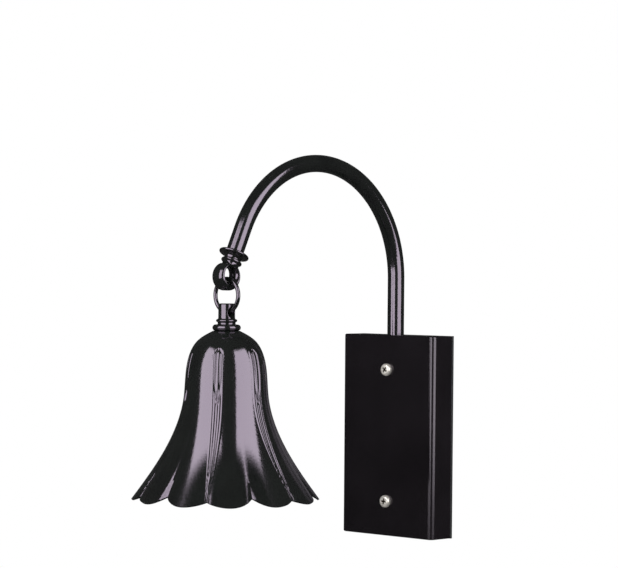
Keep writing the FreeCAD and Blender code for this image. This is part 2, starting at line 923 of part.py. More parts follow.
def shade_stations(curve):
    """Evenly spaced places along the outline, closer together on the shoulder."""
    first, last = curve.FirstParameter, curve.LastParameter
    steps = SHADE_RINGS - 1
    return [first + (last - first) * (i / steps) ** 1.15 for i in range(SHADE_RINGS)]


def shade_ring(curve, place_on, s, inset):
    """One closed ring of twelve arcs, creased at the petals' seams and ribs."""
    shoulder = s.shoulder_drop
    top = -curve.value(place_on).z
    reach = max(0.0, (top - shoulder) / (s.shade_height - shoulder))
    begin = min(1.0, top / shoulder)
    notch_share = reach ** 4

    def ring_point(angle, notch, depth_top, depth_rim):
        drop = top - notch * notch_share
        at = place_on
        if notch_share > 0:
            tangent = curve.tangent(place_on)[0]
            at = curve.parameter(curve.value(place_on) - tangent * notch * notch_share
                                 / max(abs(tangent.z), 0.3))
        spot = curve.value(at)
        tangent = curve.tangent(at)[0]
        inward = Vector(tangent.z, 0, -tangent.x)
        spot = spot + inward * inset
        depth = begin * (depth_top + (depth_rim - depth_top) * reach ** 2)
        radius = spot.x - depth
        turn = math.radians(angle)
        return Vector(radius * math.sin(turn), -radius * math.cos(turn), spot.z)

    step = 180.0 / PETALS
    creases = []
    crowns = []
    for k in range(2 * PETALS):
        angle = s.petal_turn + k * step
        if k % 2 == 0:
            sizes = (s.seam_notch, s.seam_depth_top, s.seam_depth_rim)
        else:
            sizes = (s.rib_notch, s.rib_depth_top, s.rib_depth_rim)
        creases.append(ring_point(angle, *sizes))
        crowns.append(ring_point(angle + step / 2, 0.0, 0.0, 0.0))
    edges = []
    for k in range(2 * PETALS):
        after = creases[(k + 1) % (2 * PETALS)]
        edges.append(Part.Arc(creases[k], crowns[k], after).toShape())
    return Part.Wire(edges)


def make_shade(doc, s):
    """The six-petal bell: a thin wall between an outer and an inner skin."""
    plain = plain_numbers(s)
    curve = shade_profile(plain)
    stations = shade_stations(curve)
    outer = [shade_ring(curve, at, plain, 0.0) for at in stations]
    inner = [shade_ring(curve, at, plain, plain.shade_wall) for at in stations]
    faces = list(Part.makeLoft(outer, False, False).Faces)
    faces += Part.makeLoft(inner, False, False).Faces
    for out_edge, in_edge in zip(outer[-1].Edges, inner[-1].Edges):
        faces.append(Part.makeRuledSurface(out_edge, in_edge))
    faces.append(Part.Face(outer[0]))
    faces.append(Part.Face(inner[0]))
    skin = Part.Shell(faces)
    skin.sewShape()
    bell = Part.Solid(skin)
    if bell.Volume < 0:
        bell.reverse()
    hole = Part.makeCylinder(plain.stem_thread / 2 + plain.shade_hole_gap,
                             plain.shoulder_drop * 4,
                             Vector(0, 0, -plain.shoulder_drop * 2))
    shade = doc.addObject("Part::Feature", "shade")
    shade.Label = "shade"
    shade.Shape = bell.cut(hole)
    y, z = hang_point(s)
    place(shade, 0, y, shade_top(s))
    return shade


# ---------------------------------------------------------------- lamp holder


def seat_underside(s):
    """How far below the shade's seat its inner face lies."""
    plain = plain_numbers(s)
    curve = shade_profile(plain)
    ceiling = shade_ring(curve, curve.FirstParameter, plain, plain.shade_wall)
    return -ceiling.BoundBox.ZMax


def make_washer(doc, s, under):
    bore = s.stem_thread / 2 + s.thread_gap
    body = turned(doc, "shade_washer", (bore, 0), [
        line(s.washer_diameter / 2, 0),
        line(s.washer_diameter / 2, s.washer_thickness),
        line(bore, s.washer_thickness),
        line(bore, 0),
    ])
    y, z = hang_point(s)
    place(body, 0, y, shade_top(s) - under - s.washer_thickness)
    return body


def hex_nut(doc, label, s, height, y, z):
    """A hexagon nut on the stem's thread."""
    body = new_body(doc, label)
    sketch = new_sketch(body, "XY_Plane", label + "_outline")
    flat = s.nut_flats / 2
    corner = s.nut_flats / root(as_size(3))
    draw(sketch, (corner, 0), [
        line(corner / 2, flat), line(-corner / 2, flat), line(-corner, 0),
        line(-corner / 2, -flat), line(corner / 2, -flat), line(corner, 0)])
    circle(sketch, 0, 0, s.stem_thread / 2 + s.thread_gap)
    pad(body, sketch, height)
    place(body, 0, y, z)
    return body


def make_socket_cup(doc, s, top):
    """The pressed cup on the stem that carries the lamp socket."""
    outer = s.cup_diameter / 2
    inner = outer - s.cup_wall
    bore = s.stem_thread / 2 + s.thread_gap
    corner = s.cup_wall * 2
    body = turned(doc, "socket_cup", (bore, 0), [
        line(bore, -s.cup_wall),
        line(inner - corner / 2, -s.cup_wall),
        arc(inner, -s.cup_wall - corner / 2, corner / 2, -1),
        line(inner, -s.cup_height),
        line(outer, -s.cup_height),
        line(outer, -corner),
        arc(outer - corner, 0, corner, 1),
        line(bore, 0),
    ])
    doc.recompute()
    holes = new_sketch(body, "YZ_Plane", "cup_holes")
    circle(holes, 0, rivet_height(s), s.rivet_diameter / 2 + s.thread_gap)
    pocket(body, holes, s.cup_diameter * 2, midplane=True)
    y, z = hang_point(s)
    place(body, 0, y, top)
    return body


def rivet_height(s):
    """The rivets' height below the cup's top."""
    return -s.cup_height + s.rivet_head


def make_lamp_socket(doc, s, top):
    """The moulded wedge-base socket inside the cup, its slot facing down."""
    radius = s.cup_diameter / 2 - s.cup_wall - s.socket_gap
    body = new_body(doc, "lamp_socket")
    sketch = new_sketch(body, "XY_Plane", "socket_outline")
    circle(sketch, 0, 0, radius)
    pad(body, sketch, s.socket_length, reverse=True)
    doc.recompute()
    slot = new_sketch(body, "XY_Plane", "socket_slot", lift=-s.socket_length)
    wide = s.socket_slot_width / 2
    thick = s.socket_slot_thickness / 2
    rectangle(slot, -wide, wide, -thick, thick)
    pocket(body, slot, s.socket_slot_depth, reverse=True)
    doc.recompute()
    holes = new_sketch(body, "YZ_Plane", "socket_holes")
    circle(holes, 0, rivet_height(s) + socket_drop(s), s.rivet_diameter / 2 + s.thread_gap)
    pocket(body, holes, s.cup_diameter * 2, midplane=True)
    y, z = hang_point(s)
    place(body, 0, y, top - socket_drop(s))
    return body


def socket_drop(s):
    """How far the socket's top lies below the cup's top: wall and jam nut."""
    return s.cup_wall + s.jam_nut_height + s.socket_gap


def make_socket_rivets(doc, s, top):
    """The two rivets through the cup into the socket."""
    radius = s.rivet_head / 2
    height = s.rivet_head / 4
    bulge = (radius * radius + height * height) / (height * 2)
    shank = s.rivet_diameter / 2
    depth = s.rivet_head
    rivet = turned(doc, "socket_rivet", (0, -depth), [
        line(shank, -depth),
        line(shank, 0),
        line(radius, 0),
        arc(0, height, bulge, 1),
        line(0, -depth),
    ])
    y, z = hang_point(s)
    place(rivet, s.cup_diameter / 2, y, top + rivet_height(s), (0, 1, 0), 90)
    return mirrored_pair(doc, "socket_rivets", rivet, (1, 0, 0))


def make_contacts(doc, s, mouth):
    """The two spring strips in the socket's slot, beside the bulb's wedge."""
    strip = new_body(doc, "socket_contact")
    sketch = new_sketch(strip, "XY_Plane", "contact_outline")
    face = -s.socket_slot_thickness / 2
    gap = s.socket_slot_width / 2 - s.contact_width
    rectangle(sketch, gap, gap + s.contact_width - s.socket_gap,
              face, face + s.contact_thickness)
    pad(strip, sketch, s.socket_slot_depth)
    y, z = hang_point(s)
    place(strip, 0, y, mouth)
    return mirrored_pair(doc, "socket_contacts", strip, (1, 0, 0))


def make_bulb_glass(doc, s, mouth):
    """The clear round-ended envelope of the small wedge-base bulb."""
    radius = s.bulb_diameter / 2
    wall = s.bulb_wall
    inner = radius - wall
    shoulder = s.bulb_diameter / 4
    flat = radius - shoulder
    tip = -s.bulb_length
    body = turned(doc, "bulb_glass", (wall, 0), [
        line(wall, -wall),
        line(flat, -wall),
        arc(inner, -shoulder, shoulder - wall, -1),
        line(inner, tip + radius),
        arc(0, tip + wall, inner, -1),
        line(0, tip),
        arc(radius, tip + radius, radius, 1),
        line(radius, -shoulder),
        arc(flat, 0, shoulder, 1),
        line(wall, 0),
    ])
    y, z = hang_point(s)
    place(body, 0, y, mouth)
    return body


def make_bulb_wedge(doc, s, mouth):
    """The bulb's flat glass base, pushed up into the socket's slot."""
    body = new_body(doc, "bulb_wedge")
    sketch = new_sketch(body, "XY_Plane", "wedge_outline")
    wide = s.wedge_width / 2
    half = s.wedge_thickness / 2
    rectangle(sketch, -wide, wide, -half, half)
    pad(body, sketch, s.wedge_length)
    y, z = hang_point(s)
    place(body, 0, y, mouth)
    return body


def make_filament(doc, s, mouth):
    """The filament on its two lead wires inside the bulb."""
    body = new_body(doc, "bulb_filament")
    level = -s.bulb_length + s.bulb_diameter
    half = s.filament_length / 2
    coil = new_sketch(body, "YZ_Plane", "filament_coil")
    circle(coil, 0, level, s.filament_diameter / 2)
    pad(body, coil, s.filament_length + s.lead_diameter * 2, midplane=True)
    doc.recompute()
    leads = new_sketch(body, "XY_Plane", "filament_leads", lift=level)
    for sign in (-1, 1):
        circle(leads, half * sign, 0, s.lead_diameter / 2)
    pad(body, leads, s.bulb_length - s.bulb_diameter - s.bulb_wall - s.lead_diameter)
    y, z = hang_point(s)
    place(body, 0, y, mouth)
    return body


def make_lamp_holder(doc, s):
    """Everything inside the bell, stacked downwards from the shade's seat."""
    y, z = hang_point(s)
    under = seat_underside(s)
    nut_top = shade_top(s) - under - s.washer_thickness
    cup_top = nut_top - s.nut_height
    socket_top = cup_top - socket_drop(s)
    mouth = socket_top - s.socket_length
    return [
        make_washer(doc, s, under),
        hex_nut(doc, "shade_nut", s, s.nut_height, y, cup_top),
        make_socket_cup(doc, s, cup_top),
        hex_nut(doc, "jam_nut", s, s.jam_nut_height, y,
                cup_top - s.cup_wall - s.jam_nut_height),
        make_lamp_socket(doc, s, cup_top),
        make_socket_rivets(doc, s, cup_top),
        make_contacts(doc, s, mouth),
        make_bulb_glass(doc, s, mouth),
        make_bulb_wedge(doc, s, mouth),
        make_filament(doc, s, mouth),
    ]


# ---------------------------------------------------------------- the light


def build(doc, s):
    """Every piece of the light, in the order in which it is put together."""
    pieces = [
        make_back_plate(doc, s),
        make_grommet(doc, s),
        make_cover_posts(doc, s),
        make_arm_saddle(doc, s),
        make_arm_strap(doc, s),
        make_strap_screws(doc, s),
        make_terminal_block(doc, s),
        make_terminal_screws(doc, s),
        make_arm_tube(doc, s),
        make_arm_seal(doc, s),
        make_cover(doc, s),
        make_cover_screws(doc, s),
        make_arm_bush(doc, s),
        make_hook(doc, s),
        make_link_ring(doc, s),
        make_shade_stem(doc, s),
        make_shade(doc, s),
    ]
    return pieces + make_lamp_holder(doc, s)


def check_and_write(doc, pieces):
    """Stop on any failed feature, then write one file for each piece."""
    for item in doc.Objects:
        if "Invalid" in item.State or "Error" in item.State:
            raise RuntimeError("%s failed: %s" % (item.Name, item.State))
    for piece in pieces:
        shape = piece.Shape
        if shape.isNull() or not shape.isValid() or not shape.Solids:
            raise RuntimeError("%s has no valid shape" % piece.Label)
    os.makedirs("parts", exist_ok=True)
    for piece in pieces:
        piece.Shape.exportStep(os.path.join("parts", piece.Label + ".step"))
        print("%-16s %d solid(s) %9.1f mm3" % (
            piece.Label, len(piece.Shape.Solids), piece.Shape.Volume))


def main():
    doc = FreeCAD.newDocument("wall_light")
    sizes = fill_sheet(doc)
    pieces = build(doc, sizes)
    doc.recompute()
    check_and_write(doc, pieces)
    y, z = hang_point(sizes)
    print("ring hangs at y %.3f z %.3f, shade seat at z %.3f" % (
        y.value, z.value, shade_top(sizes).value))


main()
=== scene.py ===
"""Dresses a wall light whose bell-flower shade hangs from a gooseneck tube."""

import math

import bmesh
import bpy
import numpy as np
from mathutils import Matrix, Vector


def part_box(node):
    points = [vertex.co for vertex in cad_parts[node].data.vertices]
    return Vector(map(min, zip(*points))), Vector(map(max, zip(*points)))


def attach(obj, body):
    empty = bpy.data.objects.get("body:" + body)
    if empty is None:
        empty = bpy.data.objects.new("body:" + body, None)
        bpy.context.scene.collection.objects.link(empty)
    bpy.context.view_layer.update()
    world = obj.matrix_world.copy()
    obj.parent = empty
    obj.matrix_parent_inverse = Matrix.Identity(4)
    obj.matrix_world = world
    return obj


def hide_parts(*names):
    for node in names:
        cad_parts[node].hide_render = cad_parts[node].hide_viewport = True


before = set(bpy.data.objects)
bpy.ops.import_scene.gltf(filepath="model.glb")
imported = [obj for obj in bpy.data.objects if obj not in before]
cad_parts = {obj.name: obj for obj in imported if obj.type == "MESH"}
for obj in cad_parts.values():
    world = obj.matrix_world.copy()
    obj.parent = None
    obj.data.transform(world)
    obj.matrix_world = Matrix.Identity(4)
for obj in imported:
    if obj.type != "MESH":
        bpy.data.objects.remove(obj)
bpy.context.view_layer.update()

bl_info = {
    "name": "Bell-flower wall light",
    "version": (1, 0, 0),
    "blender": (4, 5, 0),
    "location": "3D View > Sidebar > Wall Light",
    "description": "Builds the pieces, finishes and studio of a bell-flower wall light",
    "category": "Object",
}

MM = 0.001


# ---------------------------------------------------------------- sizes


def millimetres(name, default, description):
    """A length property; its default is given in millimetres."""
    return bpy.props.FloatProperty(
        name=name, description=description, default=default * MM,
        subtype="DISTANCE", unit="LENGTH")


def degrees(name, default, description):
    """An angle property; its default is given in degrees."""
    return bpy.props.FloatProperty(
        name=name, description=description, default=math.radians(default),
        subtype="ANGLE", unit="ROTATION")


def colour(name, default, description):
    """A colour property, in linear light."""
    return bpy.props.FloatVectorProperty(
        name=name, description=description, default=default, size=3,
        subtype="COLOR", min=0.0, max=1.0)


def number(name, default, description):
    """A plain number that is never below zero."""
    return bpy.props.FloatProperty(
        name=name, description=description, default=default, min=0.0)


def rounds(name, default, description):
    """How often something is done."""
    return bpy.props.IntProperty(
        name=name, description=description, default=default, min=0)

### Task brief
Going down the listing above, begin printing at the line with "for item in" and finish with the line with "cad_parts[node].hide_render = cad_parts[node].hide_viewport", exactly as they appear.

### Answer to this problem
    for item in doc.Objects:
        if "Invalid" in item.State or "Error" in item.State:
            raise RuntimeError("%s failed: %s" % (item.Name, item.State))
    for piece in pieces:
        shape = piece.Shape
        if shape.isNull() or not shape.isValid() or not shape.Solids:
            raise RuntimeError("%s has no valid shape" % piece.Label)
    os.makedirs("parts", exist_ok=True)
    for piece in pieces:
        piece.Shape.exportStep(os.path.join("parts", piece.Label + ".step"))
        print("%-16s %d solid(s) %9.1f mm3" % (
            piece.Label, len(piece.Shape.Solids), piece.Shape.Volume))


def main():
    doc = FreeCAD.newDocument("wall_light")
    sizes = fill_sheet(doc)
    pieces = build(doc, sizes)
    doc.recompute()
    check_and_write(doc, pieces)
    y, z = hang_point(sizes)
    print("ring hangs at y %.3f z %.3f, shade seat at z %.3f" % (
        y.value, z.value, shade_top(sizes).value))


main()
=== scene.py ===
"""Dresses a wall light whose bell-flower shade hangs from a gooseneck tube."""

import math

import bmesh
import bpy
import numpy as np
from mathutils import Matrix, Vector


def part_box(node):
    points = [vertex.co for vertex in cad_parts[node].data.vertices]
    return Vector(map(min, zip(*points))), Vector(map(max, zip(*points)))


def attach(obj, body):
    empty = bpy.data.objects.get("body:" + body)
    if empty is None:
        empty = bpy.data.objects.new("body:" + body, None)
        bpy.context.scene.collection.objects.link(empty)
    bpy.context.view_layer.update()
    world = obj.matrix_world.copy()
    obj.parent = empty
    obj.matrix_parent_inverse = Matrix.Identity(4)
    obj.matrix_world = world
    return obj


def hide_parts(*names):
    for node in names:
        cad_parts[node].hide_render = cad_parts[node].hide_viewport = True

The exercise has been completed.